Anna heads off to the Emerald Isle, but bad weather thwarts her travel plans, and she ends up in a tiny hamlet where she is forced to pay a sexy Irish barman (Matthew Goode, recently seen as Colin Firth’s dead boyfriend in A Single Man) to drive her to Dublin. Naturally these two fall in love after a series of mishaps that prove Anna utterly unworthy of having anyone root for her happiness.

In reality, Declan would’ve wanted to drop her in the River Shannon five minutes after meeting her. He’d have kicked her out of his car halfway to Dublin, retired to the pub for a few Guinness drafts to push the entire experience out of his mind and decided the priesthood wasn’t a bad way to go.

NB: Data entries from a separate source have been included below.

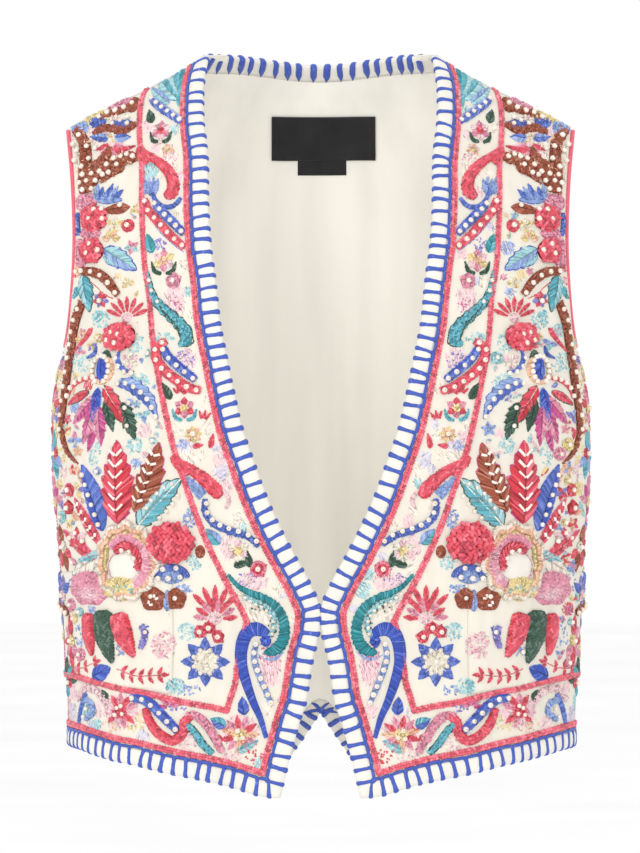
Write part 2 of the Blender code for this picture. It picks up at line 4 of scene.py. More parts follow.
import bmesh
import bpy
import numpy as np
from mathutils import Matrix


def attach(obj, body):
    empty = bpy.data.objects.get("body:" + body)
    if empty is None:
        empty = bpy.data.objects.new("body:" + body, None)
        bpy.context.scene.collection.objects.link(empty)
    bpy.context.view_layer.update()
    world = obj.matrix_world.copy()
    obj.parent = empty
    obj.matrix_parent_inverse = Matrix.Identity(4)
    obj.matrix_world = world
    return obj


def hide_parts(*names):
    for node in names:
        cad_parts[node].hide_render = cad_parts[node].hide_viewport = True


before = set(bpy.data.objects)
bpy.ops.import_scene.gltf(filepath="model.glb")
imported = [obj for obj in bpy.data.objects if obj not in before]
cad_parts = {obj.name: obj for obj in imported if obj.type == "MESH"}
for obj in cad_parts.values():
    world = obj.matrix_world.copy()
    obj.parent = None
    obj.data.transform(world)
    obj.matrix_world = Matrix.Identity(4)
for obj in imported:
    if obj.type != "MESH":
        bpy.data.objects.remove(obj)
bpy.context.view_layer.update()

# Sizes are in millimetres. Drop is measured down from the top of the shoulders, girth round from centre.
MM = 0.001
QUARTER = math.pi / 2
SIDES = ((-1, "left"), (1, "right"))

# The cut of the garment, the same as in its solids.
SECTION_POWER = 2.3
HALF_WIDTH = ((-60, 196), (120, 196), (140, 194.5), (160, 191), (173, 188), (185, 184.8), (195, 182.6),
              (203, 181.6), (210, 182), (222, 184.5), (235, 187.5), (262, 190), (280, 190.5), (306, 189.5),
              (334, 187), (366, 184.5), (385, 182.3), (405, 180.5), (445, 179.2), (540, 179))
FRONT_DEPTH = ((-60, 118), (200, 118), (260, 120), (330, 116), (400, 110), (460, 107), (540, 108))
BACK_DEPTH = ((-60, 102), (150, 104), (230, 101), (300, 96), (380, 90), (440, 89), (540, 93))
CREST = ((0, -37), (20, -33), (40, -22), (60, -10), (80, 1), (100, 12.5), (125, 26), (150, 38), (180, 53.5),
         (200, 66))
FRONT_ROUND = (200, 1.5)
BACK_ROUND = (145, 1.6)
NECK_EDGE = ((1, 80), (19, 83), (47, 83.2), (75, 80), (111, 79), (138, 77), (165, 73.4), (191, 70.6),
             (218, 65.3), (244, 59.8), (266, 54.6), (291, 45.9), (311, 38.7), (331, 30), (350, 20.4),
             (375, 6.9), (391, 0.6), (400, 0.4))
LOWER_EDGE = ((400, 0.4), (412, 2.1), (422, 4.8), (439, 7.9), (458, 11), (468, 14.5), (485, 19.3),
              (495, 22.1), (522, 28.2))
FRONT_HEM = ((28.2, 522), (42.5, 520.4), (58.5, 515.5), (80, 510.3), (106.5, 505.5), (125.5, 501),
             (147, 497.5), (161, 494.4), (170.6, 492), (179.2, 490.5))
BACK_HEM = ((0, 471.4), (13, 491), (26, 510), (45, 509.5), (80, 507), (130, 500), (179.2, 490.5))
BACK_NECK = ((0, 5), (20, 4), (40, 2), (60, 0.5), (80, 1))
ARMHOLE = ((53.5, 178), (85, 174.5), (107, 173), (138, 172.3), (173, 174.5), (185, 176), (195, 177.7),
           (203, 179.7), (208, 181.3), (210, 182))
TIP_DROP = 400
CORNER_DROP = 522
CORNER_WIDTH = 28.2
CORNER_ROOM = 4.5
HEM_HALF = 179.2
SHOULDER_TIP_DROP = 53.5
UNDERARM_DROP = 210
SIDE_HEM_DROP = 490.5
NECK_HALF = 80
FRONT_THICK = 1.6
BACK_THICK = 1.4
LINING_THICK = 1.0
BINDING_THICK = 0.3
LINING_DEPTH = 1.75
SEAM_HALF = 0.2
UNDERARM_ROW = 0.4
OUTER_BRAID_AT = 15.5
INNER_BRAID_AT = 50.5
PIPING_RADIUS = 1.5
POCKET_LIFT = 1.5
POCKET_SHARES = (0.795, 0.88)
POCKET_INNER_WIDTH = 102.6
LABEL_BOX = ((-36.6, 41), (39, 70.5))
TAB_BOX = ((-17, 19.2), (69.2, 81.4))

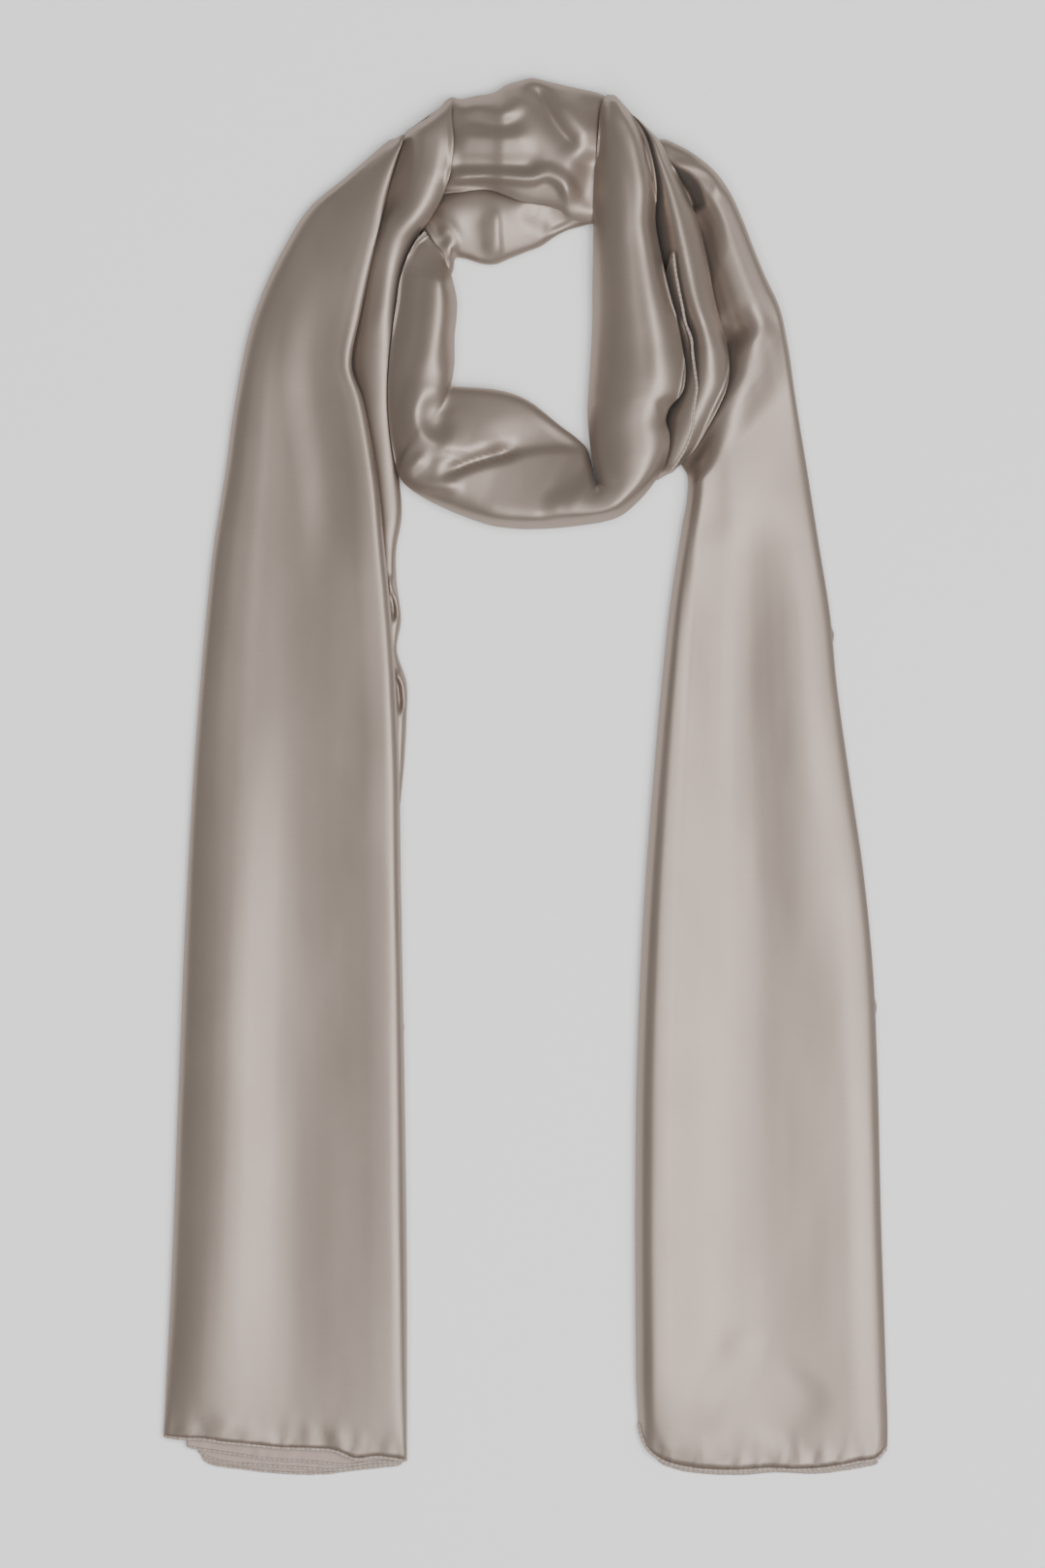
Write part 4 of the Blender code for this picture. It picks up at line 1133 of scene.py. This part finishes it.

The worst part of this equation is that the appealing Amy Adams — just seen in 2009 as the Julie half of Julie & Julia — has no excuse for being part of this mess. She’s a fresh and likeable actress who is perfectly capable of holding her own with such heavy hitters as Meryl Streep and Philip Seymour Hoffman (her co-stars in Doubt). Why she is a party to such blarney remains a mystery as puzzling as the question of why anybody thought Leap Year was a good idea.

Cast: Amy Adams, Matthew Goode, Adam Scott, John Lithgow.

Director: Anand Tucker.

Screenwriters: Deborah Kaplan, Harry Elfont.

Producers: Gary Barber, Chris Bender, Roger Birnbaum, Jake Weiner.

A Universal release. Running time: 101 minutes. Sensuality, language. Playing at area theaters.